▶ [Instructions to follow]
Reproduce exactly the opening lines of the listing, stopping after the line that contains "# The origin" and including it.

═══ Input for this task ═══

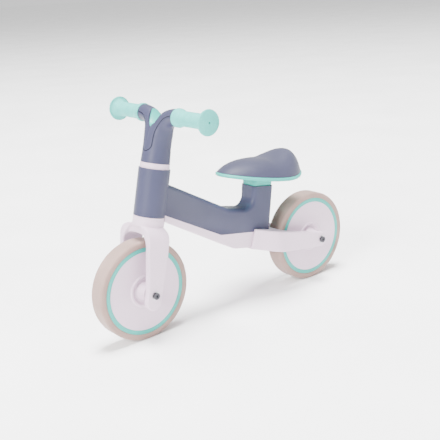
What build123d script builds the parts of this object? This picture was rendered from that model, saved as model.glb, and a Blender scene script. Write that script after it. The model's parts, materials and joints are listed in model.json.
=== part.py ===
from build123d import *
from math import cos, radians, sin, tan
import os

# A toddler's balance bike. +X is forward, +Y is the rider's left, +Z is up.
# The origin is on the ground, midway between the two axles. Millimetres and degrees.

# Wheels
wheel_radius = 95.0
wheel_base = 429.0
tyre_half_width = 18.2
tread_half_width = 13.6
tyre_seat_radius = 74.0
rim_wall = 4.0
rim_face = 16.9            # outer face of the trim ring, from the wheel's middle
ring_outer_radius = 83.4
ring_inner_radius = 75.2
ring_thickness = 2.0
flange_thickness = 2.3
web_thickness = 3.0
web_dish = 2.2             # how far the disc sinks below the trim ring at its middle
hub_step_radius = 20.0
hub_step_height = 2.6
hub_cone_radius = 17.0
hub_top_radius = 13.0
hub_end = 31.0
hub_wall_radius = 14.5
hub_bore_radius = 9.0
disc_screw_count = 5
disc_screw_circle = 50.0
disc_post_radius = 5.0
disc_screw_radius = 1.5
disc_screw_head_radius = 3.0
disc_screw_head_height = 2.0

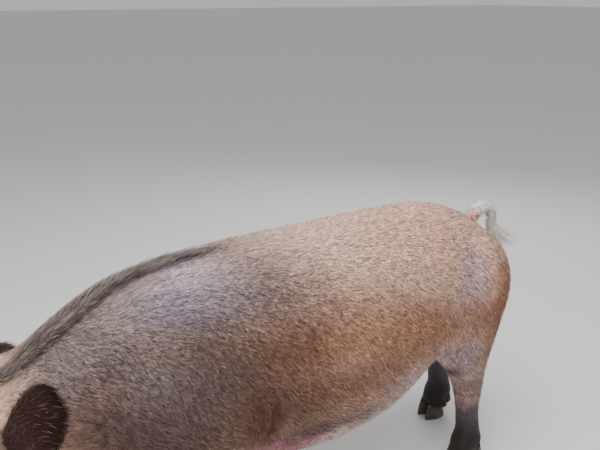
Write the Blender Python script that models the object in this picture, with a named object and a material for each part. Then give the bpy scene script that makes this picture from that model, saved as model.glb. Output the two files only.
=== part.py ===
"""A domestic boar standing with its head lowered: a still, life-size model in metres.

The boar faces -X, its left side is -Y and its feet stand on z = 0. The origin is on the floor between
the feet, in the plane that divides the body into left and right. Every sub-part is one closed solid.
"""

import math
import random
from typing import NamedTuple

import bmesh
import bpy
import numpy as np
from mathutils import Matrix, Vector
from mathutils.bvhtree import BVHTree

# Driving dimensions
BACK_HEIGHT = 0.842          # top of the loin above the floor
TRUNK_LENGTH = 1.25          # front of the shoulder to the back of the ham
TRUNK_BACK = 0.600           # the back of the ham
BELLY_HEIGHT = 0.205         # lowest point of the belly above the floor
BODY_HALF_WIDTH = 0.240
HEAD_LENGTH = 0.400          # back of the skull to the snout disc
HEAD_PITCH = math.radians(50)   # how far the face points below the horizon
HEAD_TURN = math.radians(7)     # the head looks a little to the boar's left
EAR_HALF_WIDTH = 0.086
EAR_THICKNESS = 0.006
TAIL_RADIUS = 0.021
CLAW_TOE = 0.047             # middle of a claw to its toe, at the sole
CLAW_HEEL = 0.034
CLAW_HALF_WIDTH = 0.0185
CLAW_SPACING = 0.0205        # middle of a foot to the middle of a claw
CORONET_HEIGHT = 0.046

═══

▶ [Task result]
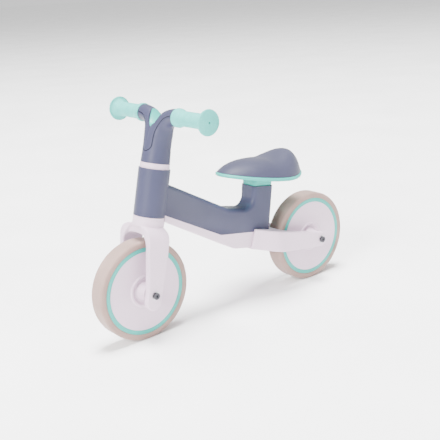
What build123d script builds the parts of this object? This picture was rendered from that model, saved as model.glb, and a Blender scene script. Write that script after it. The model's parts, materials and joints are listed in model.json.
=== part.py ===
from build123d import *
from math import cos, radians, sin, tan
import os

# A toddler's balance bike. +X is forward, +Y is the rider's left, +Z is up.
# The origin is on the ground, midway between the two axles. Millimetres and degrees.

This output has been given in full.